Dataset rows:

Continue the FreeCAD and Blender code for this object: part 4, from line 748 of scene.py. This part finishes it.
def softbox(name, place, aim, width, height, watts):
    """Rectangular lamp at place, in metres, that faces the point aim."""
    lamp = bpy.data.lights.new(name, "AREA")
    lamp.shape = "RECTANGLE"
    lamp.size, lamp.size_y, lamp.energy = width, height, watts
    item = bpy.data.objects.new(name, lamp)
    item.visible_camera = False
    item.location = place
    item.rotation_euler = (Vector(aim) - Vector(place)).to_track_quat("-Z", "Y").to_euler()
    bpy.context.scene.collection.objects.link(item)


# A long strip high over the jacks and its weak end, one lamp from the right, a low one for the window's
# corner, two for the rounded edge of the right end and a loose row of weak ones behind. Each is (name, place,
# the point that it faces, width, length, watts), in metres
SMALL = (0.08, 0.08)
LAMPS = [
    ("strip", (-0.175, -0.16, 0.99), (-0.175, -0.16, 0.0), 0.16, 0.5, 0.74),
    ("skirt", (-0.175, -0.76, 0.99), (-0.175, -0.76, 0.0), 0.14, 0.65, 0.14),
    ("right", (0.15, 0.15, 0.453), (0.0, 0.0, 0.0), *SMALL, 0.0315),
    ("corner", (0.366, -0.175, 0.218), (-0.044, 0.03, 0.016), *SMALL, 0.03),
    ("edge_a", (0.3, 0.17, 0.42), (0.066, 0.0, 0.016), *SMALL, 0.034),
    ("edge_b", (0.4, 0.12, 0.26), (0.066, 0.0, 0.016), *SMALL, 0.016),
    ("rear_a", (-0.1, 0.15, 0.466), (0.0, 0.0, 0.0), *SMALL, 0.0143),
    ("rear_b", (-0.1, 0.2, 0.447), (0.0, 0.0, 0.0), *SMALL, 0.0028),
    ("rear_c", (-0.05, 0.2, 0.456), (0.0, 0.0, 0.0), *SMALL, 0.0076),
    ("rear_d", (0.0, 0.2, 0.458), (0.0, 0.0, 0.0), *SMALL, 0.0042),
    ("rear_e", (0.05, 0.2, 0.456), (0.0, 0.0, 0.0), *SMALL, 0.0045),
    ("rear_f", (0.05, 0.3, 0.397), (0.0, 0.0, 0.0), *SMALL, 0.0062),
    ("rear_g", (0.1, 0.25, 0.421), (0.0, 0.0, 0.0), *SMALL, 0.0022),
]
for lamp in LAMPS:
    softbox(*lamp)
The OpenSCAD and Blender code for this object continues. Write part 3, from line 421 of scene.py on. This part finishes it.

Task: Select from the material above each line in which the string "this" appears, and list those lines.

Output:
Continue the FreeCAD and Blender code for this object: part 4, from line 748 of scene.py. This part finishes it.
The OpenSCAD and Blender code for this object continues. Write part 3, from line 421 of scene.py on. This part finishes it.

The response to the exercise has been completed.